I am trying to sort a column title from the table door with the following PostgreSQL query:
SELECT title
FROM door
ORDER BY
CASE
WHEN title ~ '^\d+' THEN CAST(regexp_replace(title, '[^0-9]', '', 'g') AS INTEGER)
ELSE NULL
END ASC,
CASE
WHEN title ~ '^\d+' THEN regexp_replace(title, '\d+', '', 'g')
ELSE title
END ASC;
The query currently produces the following result:
"DR-1"
"DR-01"
"DR-02"
"DR-03"
"DR-04"
"DR-100"
"DR-1001"
"DR-101"
"DR-102"
"DR-104"
"Entrance-1"
"Entrance-2"
"MY-Prefix-10-Entrance-1"
"MY-Prefix-11-Entrance-1"
"MY-Prefix-19-Entrance-1"
"MY-Prefix-1-Entrance-1"
"MY-Prefix-20-Entrance-1"
"MY-Prefix-2-Entrance-1"
"MY-Prefix-3-Entrance-1"
"MY-Prefix-8-Entrance-1"
"MY-Prefix-9-Entrance-1"
"MY-Prefix-9-Entrance-2"
"MY-Prefix-9-Entrance-3"
However, I was expecting the result to be:
"DR-1"
"DR-01"
"DR-02"
"DR-03"
"DR-04"
"DR-100"
"DR-101"
"DR-102"
"DR-104"
"DR-1001"
"Entrance-1"
"Entrance-2"
"MY-Prefix-1-Entrance-1"
"MY-Prefix-2-Entrance-1"
"MY-Prefix-3-Entrance-1"
"MY-Prefix-8-Entrance-1"
"MY-Prefix-9-Entrance-1"
"MY-Prefix-9-Entrance-2"
"MY-Prefix-9-Entrance-3"
"MY-Prefix-10-Entrance-1"
"MY-Prefix-11-Entrance-1"
"MY-Prefix-19-Entrance-1"
"MY-Prefix-20-Entrance-1"
The query is not correctly ordering the rows where the title column contains mixed prefixes and numeric segments, particularly the entries with the MY-Prefix pattern.

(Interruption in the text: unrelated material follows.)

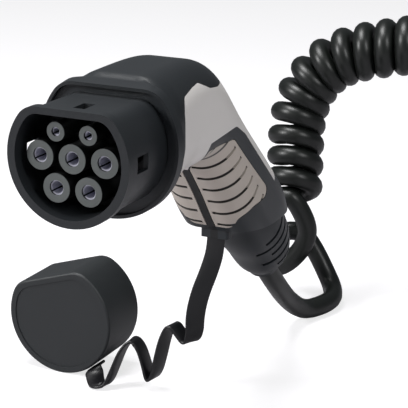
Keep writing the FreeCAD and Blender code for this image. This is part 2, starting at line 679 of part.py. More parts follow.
def clamp_screws():
    """The two screws of the saddle, with their heads on it."""
    middle = size("clamp_middle")
    top = middle + size("saddle_height")
    screws = []
    for side in (-1, 1):
        shank = clamp_hole(size("screw_radius"), middle - size("screw_reach") + 1, top + 1, side)
        head = clamp_hole(size("screw_head_radius"), top, top + size("screw_head_height"), side)
        screws.append(shank.fuse(head))
    return Part.makeCompound(screws)


def cable_seal():
    """The rubber ring on the cable between the clamp and the boot."""
    ring = Part.makeCylinder(size("grommet_radius"), size("grommet_length"))
    ring.Placement = handle_frame(BOOT_TOP - size("grommet_length"), 6.6)
    return ring.cut(JACKET_SPACE)


def core(x, z, radius):
    """One insulated core, from its contact's crimp to the bundle at the face of the cable's jacket."""
    stations = [(Vector(0, 45, 0), Z_AXIS, 1), (Vector(0, 59, 0), Z_AXIS, 1), (Vector(0, 80, -1), Z_AXIS, 0.8),
                (Vector(0, 107, -5), HANDLE_UP, 0.55), (handle_point(-16, 6.2), HANDLE_UP, 0.36),
                (LEAD_ROUTE[0] + HANDLE_WAY, HANDLE_UP, size("core_bundle"))]
    return tube([place + (X_AXIS * x + up * z) * share for place, up, share in stations], radius).cut(JACKET)


# Cap, strap and clip

def cap_wall_point(turn, radius, place):
    """A point round the cap's side: a turn from straight down, a radius and a place behind the face."""
    turn = math.radians(turn)
    return Vector(-size("cap_side") + radius * math.sin(turn), size("cap_back") + place,
                  -size("floor_drop") + size("cap_radius") - radius * math.cos(turn))


def stud_pin(radius):
    """The stud's pin, from the strap's middle through the cap's wall."""
    turn = size("stud_turn")
    start = cap_wall_point(turn, size("cap_radius") + size("strap_standoff") + size("strap_thickness") / 2,
                           size("stud_place"))
    end = cap_wall_point(turn, size("cap_radius") - size("cap_wall") - 3 * size("fit_gap"),
                         size("stud_place"))
    return Part.makeCylinder(radius, (end - start).Length, start, end - start), end, end - start


def protective_cap():
    """A D-shaped cup with a rounded face edge and a shallow panel, lying on its round side."""
    body = d_body("cap", "cap", "0", "Sizes.cap_depth")
    doc.recompute()
    pad = body.Tip
    rounding = body.newObject("PartDesign::Fillet", "cap_face_edge")
    rounding.Base = (pad, ["Edge%d" % i for i, edge in enumerate(pad.Shape.Edges, start=1)
                           if edge.BoundBox.YMax < 0.01])
    bind(rounding, Radius="Sizes.cap_edge")
    d_pocket(body, "cap_panel", "cap", "0", "Sizes.cap_panel_depth", "-Sizes.cap_border")
    d_pocket(body, "cap_mouth", "cap", "Sizes.cap_wall", "Sizes.cap_depth", "-Sizes.cap_wall")
    placed(body, Rotation(Y_AXIS, -size("cap_roll")), "-Sizes.cap_side", "Sizes.cap_back",
           "-Sizes.floor_drop + Sizes.cap_radius")
    hole = solid_feature("stud_hole", stud_pin(size("stud_radius") + size("fit_gap"))[0])
    return cut("cap_with_hole", body, hole)


# Each row holds a control point of the strap's middle line and the heading of its width there
STRAP_ROWS = [
    (0, 163, -78.6, 0), (-1, 163, -92, 4), (-8, 164.5, -114, 18), (-14.5, 168, -131, 38),
    (-15.5, 171.5, -142, 62), (-13, 173, -153.5, 88), (-20, 172.5, -153.5, 98), (-24, 171, -143.5, 99),
    (-31.5, 169.8, -143.5, 97), (-36, 169.8, -160, 98), (-40, 170.2, -181, 108), (-46.5, 166, -181, 122),
    (-49, 162, -168, 132), (-50.5, 159.8, -156.5, 137), (-55.8, 154.2, -156.5, 138), (-57.5, 152, -168, 133),
    (-60, 149.8, -181, 124), (-66.5, 147, -181, 104), (-72, 148.4, -180.5, 70), (-75.8, 152, -177.5, 30),
]


def cap_strap():
    """The flat strap: down from the clip, in waves to the floor, and to its stud in the cap's wall."""
    places = [Vector(x, y, z) for x, y, z, heading in STRAP_ROWS]
    widths = [Rotation(Z_AXIS, heading).multVec(X_AXIS) for x, y, z, heading in STRAP_ROWS]
    turn = size("stud_turn")
    middle = size("cap_radius") + size("strap_standoff") + size("strap_thickness") / 2
    for step in (-3, 1, 5):
        places.append(cap_wall_point(turn, middle, size("stud_place") + step))
        widths.append(Rotation(Y_AXIS, -turn).multVec(X_AXIS))
    middle_line = Part.BSplineCurve()
    middle_line.buildFromPoles(places, False, 2)
    width_line = Part.BSplineCurve()
    width_line.buildFromPoles(widths, False, 2)
    last = 3 * (len(places) - 2)
    marks = [mark / last for mark in range(last + 1)]
    corners = []
    for mark in marks:
        place = middle_line.value(mark)
        way = middle_line.tangent(mark)[0]
        across = width_line.value(mark)
        across = across - way * across.dot(way)
        across.normalize()
        thick = way.cross(across)
        corners.append([place + across * size("strap_width") / 2 * side + thick * size("strap_thickness") / 2 * level
                        for side, level in ((1, 1), (-1, 1), (-1, -1), (1, -1))])
    edges = []
    for points in zip(*corners):
        line = Part.BSplineCurve()
        line.interpolate(Points=list(points), Parameters=marks)
        edges.append(line.toShape())
    faces = [Part.makeLoft([edges[i - 1], edges[i]], False, True).Faces[0] for i in range(4)]
    faces += [Part.Face(Part.makePolygon(end + end[:1])) for end in (corners[0][::-1], corners[-1])]
    shell = Part.makeShell(faces)
    shell.sewShape()
    band = Part.makeSolid(shell)
    band.fix(0.001, 0.001, 0.001)
    print("cap_strap volume", round(band.Volume), "section times length",
          round(size("strap_width") * size("strap_thickness") * middle_line.length()))
    pin, end, inward = stud_pin(size("stud_radius"))
    button = Part.makeCylinder(size("stud_head_radius"), size("stud_head_length"), end, inward)
    return band.fuse(pin).fuse(button)


def strap_clip():
    """The loop under the handle's end wall that the strap hangs from."""

    def outline(half_width, half_depth, radius):
        spots = [Vector(side * half_width, size("clip_back") + level * half_depth, -size("handle_end_drop"))
                 for side, level in ((1, 1), (-1, 1), (-1, -1), (1, -1))]
        return Part.Face(rounded_outline([(spot, radius) for spot in spots]))

    wall = size("clip_wall")
    loop = outline(size("clip_width") / 2, size("clip_depth") / 2, 1.6)
    gap = outline(size("clip_width") / 2 - wall, size("clip_depth") / 2 - wall, 0.4)
    return loop.cut(gap).extrude(Z_AXIS * -size("clip_height"))


# The cable gland at the charging station's end

def gland_cylinder(name, radius, start, length):
    return cylinder(name, ALONG_X, radius, length, start, "Sizes.gland_back", "Sizes.gland_rise")


def gland_hexagon(name, start, length):
    return hexagon(name, ALONG_X, "Sizes.gland_hex", length, start, "Sizes.gland_back", "Sizes.gland_rise")


COLLAR_START = "(Sizes.gland_start + Sizes.dome_length)"
PANEL_START = "(Sizes.gland_start + Sizes.dome_length + Sizes.gland_collar)"


def gland_dome_nut():
    """The nut that presses the seal on the cable: a cone and a barrel in front of six flats."""
    cone = doc.addObject("Part::Cone", "dome_cone")
    bind(cone, Radius1="Sizes.dome_mouth", Radius2="Sizes.dome_radius", Height="Sizes.dome_nose")
    placed(cone, ALONG_X, "Sizes.gland_start", "Sizes.gland_back", "Sizes.gland_rise")
    barrel = gland_cylinder("dome_barrel", "Sizes.dome_radius", "Sizes.gland_start + Sizes.dome_nose",
                            "Sizes.dome_length - Sizes.dome_nose")
    flats = gland_hexagon("dome_flats", "Sizes.gland_start + Sizes.dome_nose + 3",
                          "Sizes.dome_length - Sizes.dome_nose - 3")
    bore = gland_cylinder("dome_hole", "Sizes.dome_bore", "Sizes.gland_start - 1", "Sizes.dome_length")
    thread = gland_cylinder("dome_thread", "Sizes.gland_thread_radius + Sizes.fit_gap",
                            "Sizes.gland_start + Sizes.dome_nose", "Sizes.dome_length")
    return cut("dome_nut_bored", fuse("dome_nut_solid", cone, barrel, flats), bore, thread)


def gland_seal():
    """The rubber ring round the cable inside the gland."""
    start = "Sizes.gland_start + Sizes.dome_nose"
    ring = gland_cylinder("gland_ring", "Sizes.gland_thread_radius - Sizes.spigot_wall - Sizes.fit_gap",
                          start, "Sizes.gland_seal_length")
    hole = gland_cylinder("gland_ring_hole", "Sizes.cable_radius + Sizes.fit_gap", start + " - 1",
                          "Sizes.gland_seal_length + 2")
    return cut("gland_ring_bored", ring, hole)


def gland_body():
    """The gland's body: a spigot in the dome nut, a hexagonal collar, and the panel's thread."""
    spigot = gland_cylinder("gland_spigot", "Sizes.gland_thread_radius",
                            COLLAR_START + " - Sizes.spigot_length",
                            "Sizes.spigot_length + Sizes.gland_collar + Sizes.gland_thread_length")
    collar = gland_hexagon("gland_flats", COLLAR_START, "Sizes.gland_collar")
    seat = gland_cylinder("gland_seat", "Sizes.gland_thread_radius - Sizes.spigot_wall",
                          "Sizes.gland_start", "Sizes.dome_nose + Sizes.gland_seal_length")
    bore = gland_cylinder("gland_through", "Sizes.gland_bore", "Sizes.gland_start", "4 * Sizes.gland_hex")
    return cut("gland_body_bored", fuse("gland_body_solid", spigot, collar), seat, bore)


def gland_locknut():
    """The nut on the panel's inside, at a panel's thickness from the collar."""
    start = PANEL_START + " + Sizes.panel_space"
    flats = gland_hexagon("locknut_flats", start, "Sizes.locknut_length")
    hole = gland_cylinder("locknut_hole", "Sizes.gland_thread_radius + Sizes.fit_gap", start + " - 1",
                          "Sizes.locknut_length + 2")
    return cut("locknut_bored", flats, hole)


# Assembly

sub_parts = {
    "nose_shroud": nose_shroud(),
    "contact_carrier": contact_carrier(),
    "contact_retainer": contact_retainer(),
    "carrier_screws": carrier_screws(),
    "nose_seal": nose_seal(),
    "coding_resistor": coding_resistor(),
    "head_housing": head_housing(),
    "gland_dome_nut": gland_dome_nut(),
    "gland_seal": gland_seal(),
    "gland_body": gland_body(),
    "gland_locknut": gland_locknut(),
    "protective_cap": protective_cap(),
    "cable_tail": gland_cylinder("tail", "Sizes.cable_radius", "Sizes.curl_end",
                                 "Sizes.tail_end - Sizes.curl_end"),
}
for name, kind, x, z in CONTACTS:
    sub_parts[name] = contact(name, kind, x, z)
    sub_parts[name.replace("_contact", "_tower")] = contact_tower(name, kind, x, z)

right_pad, left_pad = grip_pads()
pitch = size("power_pitch")
lower_row = -size("lower_row_drop")
shapes = {
    "grip_cover": grip_cover(),
    "grip_frame": grip_frame(),
    "grip_pad_right": right_pad,
    "grip_pad_left": left_pad,
    "strain_relief": strain_relief(),
    "clamp_base": clamp_base(),
    "clamp_saddle": clamp_saddle(),
    "clamp_screws": clamp_screws(),
    "cable_seal": cable_seal(),
    "earth_core": core(0, 0, size("core_radius")),
    "neutral_core": core(-pitch, 0, size("core_radius")),
    "line_one_core": core(pitch, 0, size("core_radius")),
    "line_two_core": core(pitch / 2, lower_row, size("core_radius")),
    "line_three_core": core(-pitch / 2, lower_row, size("core_radius")),
    "pilot_core": core(pitch / 2, size("pilot_rise"), size("pilot_core_radius")),
    "cap_strap": cap_strap(),
    "strap_clip": strap_clip(),
    "cable_lead": JACKET,
    "curly_cord": tube(CURL_ROUTE, size("curl_radius"), "curly_cord"),
}
for name, shape in shapes.items():
    sub_parts[name] = solid_feature(name + "_shape", shape)
for name, feature in sub_parts.items():
    feature.Label = name
doc.recompute()

for feature in doc.Objects:
    if "Invalid" in feature.State or "Error" in feature.State:
        raise RuntimeError("%s failed: %s" % (feature.Label, feature.State))
for name, feature in sub_parts.items():
    if feature.Shape.isNull() or not feature.Shape.isValid():
        raise RuntimeError(name + " has no valid shape")
for name, feature in sub_parts.items():
    feature.Shape.exportStep("parts/%s.step" % name)
print(len(sub_parts), "sub-parts written")
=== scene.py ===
# %% [markdown]
# A charging connector for an electric car lies on a pale floor: a dark nose with seven sockets, a pale
# cover over the handle's elbow, grey grip pads, a rubber boot, a curly cable, and a cap on a strap. Its
# hard pieces come as finished solids, so this lesson gives them their materials and makes the soft pieces,
# the light and the camera.

# %% Load the solids
import bpy
import bmesh
import json
import math
from mathutils import Matrix, Vector


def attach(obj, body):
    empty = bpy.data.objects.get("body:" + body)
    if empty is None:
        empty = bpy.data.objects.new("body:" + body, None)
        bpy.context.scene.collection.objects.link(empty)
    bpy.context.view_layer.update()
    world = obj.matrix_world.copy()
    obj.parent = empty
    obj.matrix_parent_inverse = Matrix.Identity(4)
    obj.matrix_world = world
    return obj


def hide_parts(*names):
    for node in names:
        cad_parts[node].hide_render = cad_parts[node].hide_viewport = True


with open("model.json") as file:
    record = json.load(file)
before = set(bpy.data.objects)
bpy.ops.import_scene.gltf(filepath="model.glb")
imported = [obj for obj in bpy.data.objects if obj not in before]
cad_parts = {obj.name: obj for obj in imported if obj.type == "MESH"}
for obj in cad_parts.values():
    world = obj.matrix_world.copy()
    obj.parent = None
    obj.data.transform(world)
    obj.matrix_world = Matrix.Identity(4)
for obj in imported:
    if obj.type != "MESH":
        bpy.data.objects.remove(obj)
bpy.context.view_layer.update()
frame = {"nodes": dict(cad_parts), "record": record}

nodes = frame["nodes"]
MM = 0.001

# %% [markdown]
# The camera stands to the right of the nose and a little above it, and turns slightly about its own line of
# sight. A Track To constraint could aim it, but would leave that turn out. A camera's matrix holds its
# right, up and back directions as columns, so three angles are enough to build it, and one matrix both
# places and aims it.

# %% Camera
CAMERA_PLACE = Vector((332, -558, 176)) * MM
AZIMUTH, ELEVATION, ROLL = (math.radians(angle) for angle in (25.24, 16.81, 0.69))
SENSOR_WIDTH, FOCAL_LENGTH = 36, 130.32
back = Vector((math.sin(AZIMUTH) * math.cos(ELEVATION), -math.cos(AZIMUTH) * math.cos(ELEVATION),
               math.sin(ELEVATION)))
level_right = Vector((0, 0, 1)).cross(back).normalized()
level_up = back.cross(level_right)
right = level_right * math.cos(ROLL) + level_up * math.sin(ROLL)
up = level_up * math.cos(ROLL) - level_right * math.sin(ROLL)
camera_data = bpy.data.cameras.new("camera")
camera_data.sensor_width = SENSOR_WIDTH
camera_data.lens = FOCAL_LENGTH
camera = bpy.data.objects.new("camera", camera_data)
bpy.context.scene.collection.objects.link(camera)
camera.matrix_world = Matrix.Translation(CAMERA_PLACE) @ Matrix((right, up, back)).transposed().to_4x4()
bpy.context.scene.camera = camera
print("the camera looks along", tuple(round(-part, 3) for part in back))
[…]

I suspect this is due to the logic in the ORDER BY clause not properly handling the sorting of multi-segment alphanumeric strings.
I want to:
Sort rows where the numeric segment is extracted from title
and ordered numerically.
Handle alphanumeric prefixes correctly so that entries like MY-Prefix-1-Entrance-1
appear before MY-Prefix-10-Entrance-1
.
That's one of the purposes of custom ICU collations. You can define a sorting method that treats numbers numerically, the way you wanted: demo at db<>fiddle
CREATE COLLATION numerical( provider=icu
,deterministic=false
,locale='und-u-kn' );
Then you just tell your order by
to use it:
SELECT title
FROM door
ORDER BY title COLLATE numerical;
The demo shows it's also faster than trying to handle that using regex and conditionals.